Abstract

Gasconsia Northrop, 1939, is a rare trimerellid that appears in the Upper Ordovician (Ashgill) and then reappears in the Upper Silurian (Wenlock/Ludlow) (Hanken and Harper, 1985; Popov and Holmer, 2000). This note is the first documented report of Gasconsia from the type Ludlow of the Welsh Borderland. Gasconsia transversus (Salter) occurs in the Lower Bringewood beds (upper part of Gorstian stage) in a small quarry on the north side of the Holloway to Upper Millichope road, directly opposite the entrance to Millichope Park (grid ref. SO 52748911). The material consists of internal and external molds of one brachial valve and one articulated individual (Fig. 1).
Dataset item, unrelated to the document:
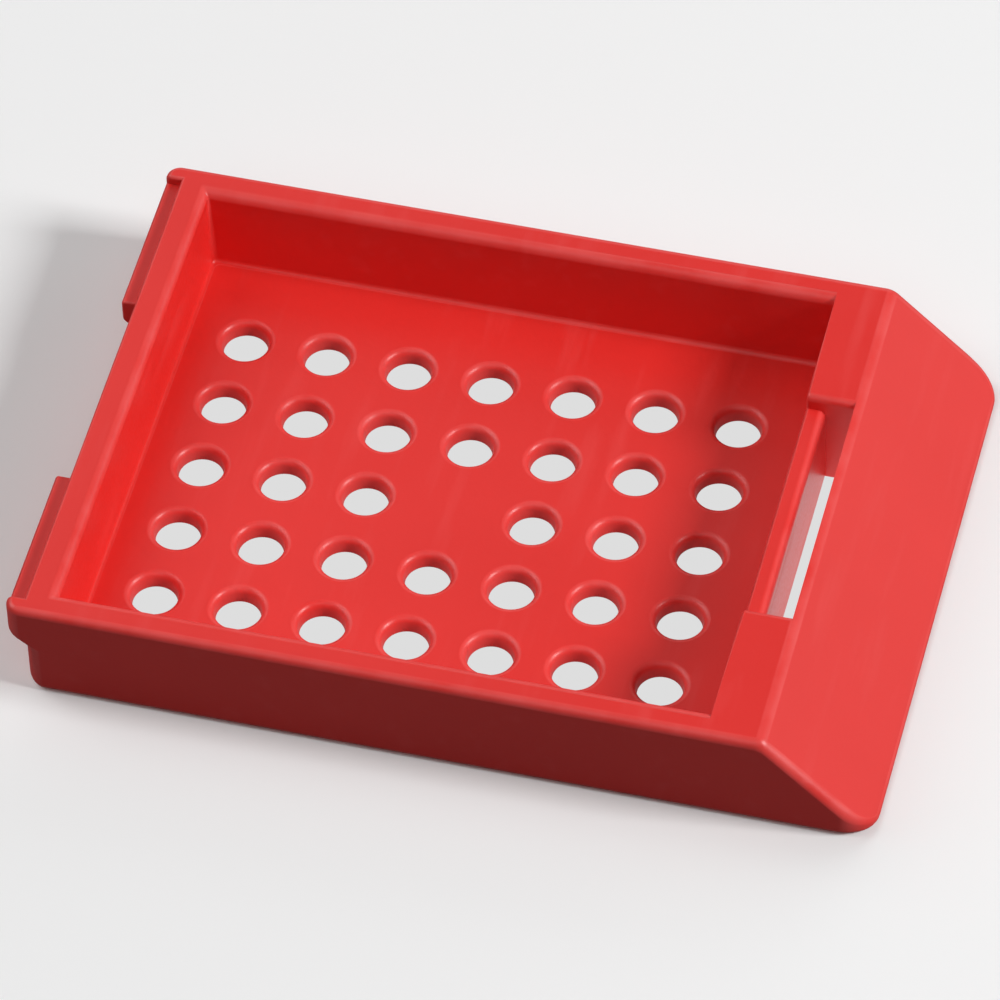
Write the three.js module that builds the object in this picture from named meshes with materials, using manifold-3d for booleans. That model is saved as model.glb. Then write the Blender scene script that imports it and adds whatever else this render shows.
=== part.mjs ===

This species was described as Obolus Davidsoni var. transversus [Salter MS] by Davidson (1866) from the Wenlock (Homerian stage) of the Dudley and Woolhope areas of the English Midlands and Welsh Borderland. Davidson and King (1874) subsequently referred to it as Dinobolus transversus (Salter), and Cocks (1978), in selecting a lectotype of transversus, retained its assignment to Dinobolus. However, illustrations of transversus in Davidson (1866, pl. 5, figs. 1-6) and Davidson and King (1874, pl. 18, fig. 12) clearly show that it belongs in Gasconsia rather than Dinobolus.